◆ Problem
Every line of the material below should be repeated exactly.
---+---
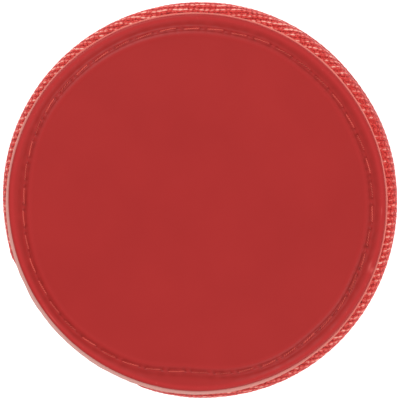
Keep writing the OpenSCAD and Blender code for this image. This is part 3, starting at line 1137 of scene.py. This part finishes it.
backward = Vector((0, math.sin(TILT), math.cos(TILT)))
right = Vector((1, 1, 0)).normalized()
right = (right - backward * right.dot(backward)).normalized()
up = backward.cross(right)
turn = Matrix((right, up, backward)).transposed().to_4x4()

camera = bpy.data.objects.new("camera", bpy.data.cameras.new("camera"))
camera.data.lens = LENS
camera.data.sensor_width = 36
camera.data.clip_end = 10
target = Vector((0, 0, MID * MM))
camera.matrix_world = Matrix.Translation(target + backward * DISTANCE) @ turn
bpy.context.scene.collection.objects.link(camera)
bpy.context.scene.camera = camera


def lamp(name, at, size, power):
    """A soft square light that faces the case."""
    light = bpy.data.lights.new(name, "AREA")
    light.shape = "SQUARE"
    light.size = size
    light.energy = power
    made = bpy.data.objects.new(name, light)
    made.location = at
    made.rotation_euler = (target - Vector(at)).to_track_quat("-Z", "Y").to_euler()
    bpy.context.scene.collection.objects.link(made)


lamp("key", (-0.75, 0.15, 0.95), 0.7, 6.1)
lamp("fill", (0.8, -0.2, 0.85), 0.8, 4.8)
lamp("rear", (0.1, 0.95, 0.8), 0.7, 1.9)

world = bpy.data.worlds.new("studio")
world.use_nodes = True
world.node_tree.nodes["Background"].inputs["Color"].default_value = (1, 1, 1, 1)
world.node_tree.nodes["Background"].inputs["Strength"].default_value = 0.40
bpy.context.scene.world = world

FLOOR_HALF = 6.0

floor_mesh = bpy.data.meshes.new("floor")
floor_corners = [(x * FLOOR_HALF, y * FLOOR_HALF, 0) for x, y in ((-1, -1), (1, -1), (1, 1), (-1, 1))]
floor_mesh.from_pydata(floor_corners, [], [(0, 1, 2, 3)])
floor = bpy.data.objects.new("floor", floor_mesh)
bpy.context.scene.collection.objects.link(floor)
paper = Shader("paper", roughness=0.9, specular=0.0)
tooth = paper.noise(paper.place_mm(), 0.8, 3)
paper.set("Base Color", paper.ramp(tooth, (0.0, (0.86, 0.86, 0.86)), (1.0, (0.9, 0.9, 0.9))))
paper.set("Emission Color", (1, 1, 1, 1))
paper.set("Emission Strength", 0.75)
floor_mesh.materials.append(paper.material)

scene = bpy.context.scene
scene.view_settings.view_transform = "Standard"
scene.view_settings.look = "None"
---+---
◆ Result of this exercise
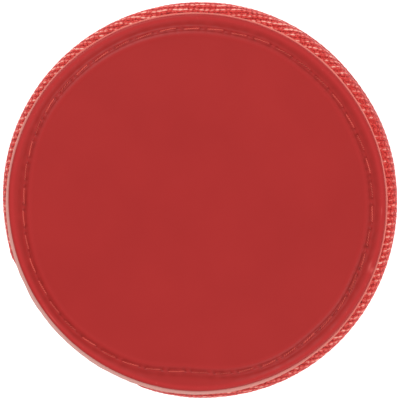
Keep writing the OpenSCAD and Blender code for this image. This is part 3, starting at line 1137 of scene.py. This part finishes it.
backward = Vector((0, math.sin(TILT), math.cos(TILT)))
right = Vector((1, 1, 0)).normalized()
right = (right - backward * right.dot(backward)).normalized()
up = backward.cross(right)
turn = Matrix((right, up, backward)).transposed().to_4x4()

camera = bpy.data.objects.new("camera", bpy.data.cameras.new("camera"))
camera.data.lens = LENS
camera.data.sensor_width = 36
camera.data.clip_end = 10
target = Vector((0, 0, MID * MM))
camera.matrix_world = Matrix.Translation(target + backward * DISTANCE) @ turn
bpy.context.scene.collection.objects.link(camera)
bpy.context.scene.camera = camera


def lamp(name, at, size, power):
    """A soft square light that faces the case."""
    light = bpy.data.lights.new(name, "AREA")
    light.shape = "SQUARE"
    light.size = size
    light.energy = power
    made = bpy.data.objects.new(name, light)
    made.location = at
    made.rotation_euler = (target - Vector(at)).to_track_quat("-Z", "Y").to_euler()
    bpy.context.scene.collection.objects.link(made)


lamp("key", (-0.75, 0.15, 0.95), 0.7, 6.1)
lamp("fill", (0.8, -0.2, 0.85), 0.8, 4.8)
lamp("rear", (0.1, 0.95, 0.8), 0.7, 1.9)

world = bpy.data.worlds.new("studio")
world.use_nodes = True
world.node_tree.nodes["Background"].inputs["Color"].default_value = (1, 1, 1, 1)
world.node_tree.nodes["Background"].inputs["Strength"].default_value = 0.40
bpy.context.scene.world = world

FLOOR_HALF = 6.0

floor_mesh = bpy.data.meshes.new("floor")
floor_corners = [(x * FLOOR_HALF, y * FLOOR_HALF, 0) for x, y in ((-1, -1), (1, -1), (1, 1), (-1, 1))]
floor_mesh.from_pydata(floor_corners, [], [(0, 1, 2, 3)])
floor = bpy.data.objects.new("floor", floor_mesh)
bpy.context.scene.collection.objects.link(floor)
paper = Shader("paper", roughness=0.9, specular=0.0)
tooth = paper.noise(paper.place_mm(), 0.8, 3)
paper.set("Base Color", paper.ramp(tooth, (0.0, (0.86, 0.86, 0.86)), (1.0, (0.9, 0.9, 0.9))))
paper.set("Emission Color", (1, 1, 1, 1))
paper.set("Emission Strength", 0.75)
floor_mesh.materials.append(paper.material)

scene = bpy.context.scene
scene.view_settings.view_transform = "Standard"
scene.view_settings.look = "None"